In Wolowitz v. Thoroughbred Motors, Inc., 765 So. 2d 920 (Fla. 2d DCA 2000) in order to resolve a dispute over the title to an automobile, the parties entered into a series of discussions concerning how to resolve the situation. Ultimately, the plaintiff sought to memorialize these discussions in writing. Id. at 922. He put the terms of the resolution in writing, had the document reviewed by an attorney, and then presented it to the defendant. Id. The document was signed by both parties in front of a witness. Id. When the defendant failed to meet his obligations, the plaintiff brought suit over the original title dispute.

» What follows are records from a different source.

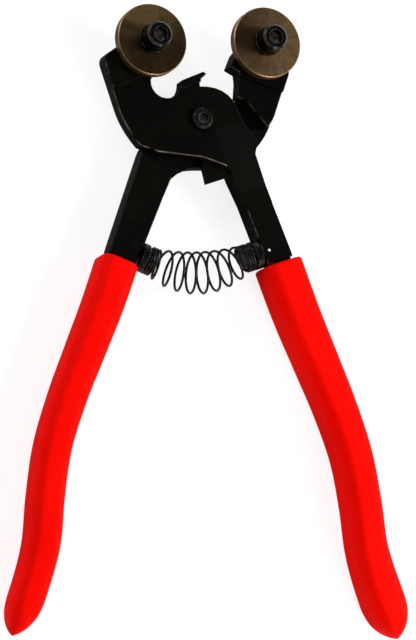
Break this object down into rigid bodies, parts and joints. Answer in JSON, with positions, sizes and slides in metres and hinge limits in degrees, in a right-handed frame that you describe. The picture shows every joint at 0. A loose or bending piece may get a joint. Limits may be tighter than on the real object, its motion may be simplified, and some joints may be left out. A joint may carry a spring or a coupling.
{
  "type": "wheeled mosaic glass nippers",
  "caption": "Wheeled hand nippers with lapped forged halves, disc cutters on socket screws, a coil return spring and dipped vinyl grips, shown open.",
  "frame": {"origin": "on the pivot axis, at the flush end face of the pivot screw, in the plane that the tool lies on", "axes": "+Y from the grips to the wheels, +Z through the thickness towards the wheel side, +X towards the right jaw"},
  "size_m": [0.1234, 0.1871, 0.0224],
  "materials": {
    "forged_steel": "black oxidised forging",
    "wheel_carbide": "ground, brownish grey",
    "black_hardware": "gloss black oxide",
    "pivot_hardware": "black oxide",
    "bright_pin": "bright",
    "spring_wire": "black spring wire",
    "red_vinyl": "smooth dipped vinyl"
  },
  "bodies": {
    "rear": {"rear_half": "forged_steel", "right_wheel_washer": "black_hardware", "right_wheel_screw": "black_hardware", "pivot_screw": "pivot_hardware", "pivot_washer": "pivot_hardware", "pivot_nut": "pivot_hardware", "left_spring_stud": "black_hardware", "left_stud_pin": "bright_pin", "return_spring": "spring_wire", "left_grip": "red_vinyl"},
    "front": {"front_half": "forged_steel", "left_wheel_washer": "black_hardware", "left_wheel_screw": "black_hardware", "right_spring_stud": "black_hardware", "right_stud_pin": "bright_pin", "right_grip": "red_vinyl"},
    "left_disc": {"left_wheel": "wheel_carbide"},
    "right_disc": {"right_wheel": "wheel_carbide"}
  },
  "joints": [
    {"name": "handle_pivot", "type": "hinge", "parent": "rear", "child": "front", "pos_m": [0, 0, 0.009], "axis": [0, 0, -1], "range_deg": [0, 34.1], "stiffness_Nm_per_rad": 0.8, "springref_deg": -2.86, "deforming": ["return_spring"]},
    {"name": "left_wheel_spin", "type": "hinge", "parent": "front", "child": "left_disc", "pos_m": [-0.0165, 0.0218, 0.01445], "axis": [0, 0, 1], "continuous": true},
    {"name": "right_wheel_spin", "type": "hinge", "parent": "rear", "child": "right_disc", "pos_m": [0.0203, 0.0241, 0.01445], "axis": [0, 0, 1], "continuous": true}
  ]
}
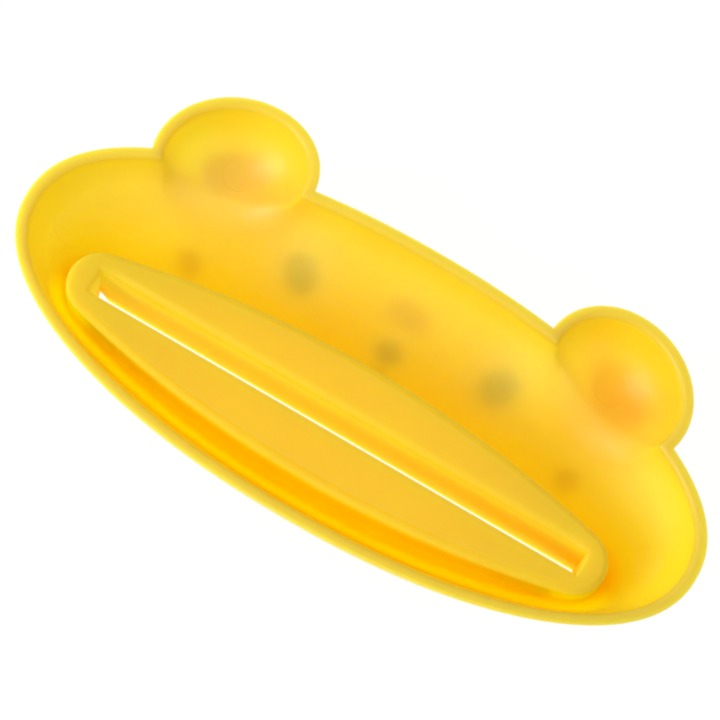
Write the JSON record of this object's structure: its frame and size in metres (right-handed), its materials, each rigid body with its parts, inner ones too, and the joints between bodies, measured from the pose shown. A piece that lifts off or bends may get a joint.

Id. At trial, the document was admitted into evidence over the plaintiff’s objections. Id.

On appeal, the plaintiff argued that the document was not relevant to the title dispute and that even if it was relevant it should nevertheless be excluded under Fla. Stat. § 90.408. Wolowitz, 765 So. 2d at 925. After finding that the document was relevant, the Court also found that § 90.408 did not bar its admission. Id. The plaintiff contended that the statute bars all evidence of unsuccessful settlement negotiations. Id. The Court disagreed, “this is too broad a reading of the statute. Section 90.408 excludes evidence of settlement negotiations only when the evidence is offered to prove liability, the absence of liability, or value.” Id. (emphasis added). The Court went on to note, “Thus, evidence of settlement negotiations is admissible to establish other relevant facts.” Id.